## What you should do
Nothing may be dropped or altered: reproduce all the data.
** BEGIN **
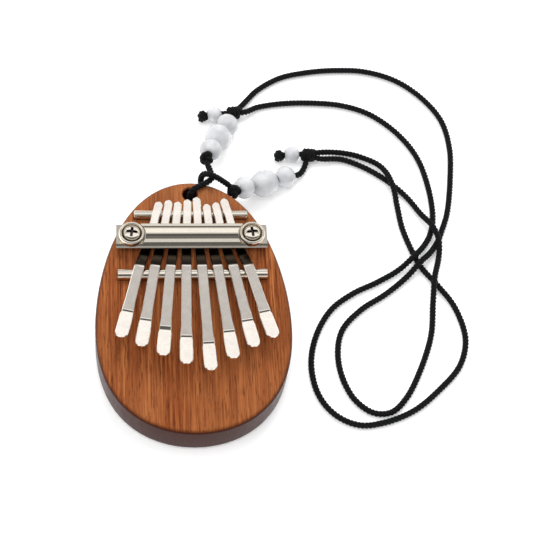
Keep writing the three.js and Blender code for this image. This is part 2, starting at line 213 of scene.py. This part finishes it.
def metal_material(name, color, roughness, mottle, darkened=None):
    """Plated metal: faint clouds in the plating and fine pits, as deep as mottle says."""
    n = Nodes(name, color, roughness, 1.0)
    cloud = n.noise((420, 420, 420), 3)
    speck = n.noise((1500, 1500, 1500), 3, 0.7)
    n.link(n.ramp(cloud, [(0.3, (roughness * 0.8,) * 3), (0.7, (roughness * 1.25,) * 3)]),
           n.shader.inputs["Roughness"])
    dark = tuple(c * (1 - mottle) for c in color)
    plated = n.mix(n.ramp(speck, [(0.45, (0, 0, 0)), (0.75, (1, 1, 1))]), color, dark)
    if darkened:
        # A band between two places along Y, in millimetres, stands in for the dark things it mirrors.
        spread, fade = 20.0, 0.012
        along = n.math("MULTIPLY", n.part_of("ShaderNodeTexCoord", "Object", "Y"), spread)
        near, far = (y * MM * spread for y in darkened)
        band = [(near, (0, 0, 0)), (near + fade, (1, 1, 1)), (far - fade, (1, 1, 1)), (far, (0, 0, 0))]
        plated = n.mix(n.ramp(along, band), plated, (0.055, 0.042, 0.032))
    n.link(plated, n.shader.inputs["Base Color"])
    n.bump(speck, 0.00001, 0.1 + mottle * 0.6)
    return n.material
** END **
## Answer in full
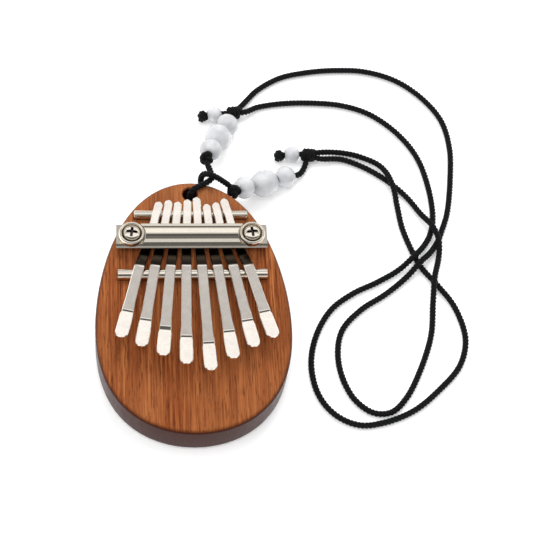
Keep writing the three.js and Blender code for this image. This is part 2, starting at line 213 of scene.py. This part finishes it.
def metal_material(name, color, roughness, mottle, darkened=None):
    """Plated metal: faint clouds in the plating and fine pits, as deep as mottle says."""
    n = Nodes(name, color, roughness, 1.0)
    cloud = n.noise((420, 420, 420), 3)
    speck = n.noise((1500, 1500, 1500), 3, 0.7)
    n.link(n.ramp(cloud, [(0.3, (roughness * 0.8,) * 3), (0.7, (roughness * 1.25,) * 3)]),
           n.shader.inputs["Roughness"])
    dark = tuple(c * (1 - mottle) for c in color)
    plated = n.mix(n.ramp(speck, [(0.45, (0, 0, 0)), (0.75, (1, 1, 1))]), color, dark)
    if darkened:
        # A band between two places along Y, in millimetres, stands in for the dark things it mirrors.
        spread, fade = 20.0, 0.012
        along = n.math("MULTIPLY", n.part_of("ShaderNodeTexCoord", "Object", "Y"), spread)
        near, far = (y * MM * spread for y in darkened)
        band = [(near, (0, 0, 0)), (near + fade, (1, 1, 1)), (far - fade, (1, 1, 1)), (far, (0, 0, 0))]
        plated = n.mix(n.ramp(along, band), plated, (0.055, 0.042, 0.032))
    n.link(plated, n.shader.inputs["Base Color"])
    n.bump(speck, 0.00001, 0.1 + mottle * 0.6)
    return n.material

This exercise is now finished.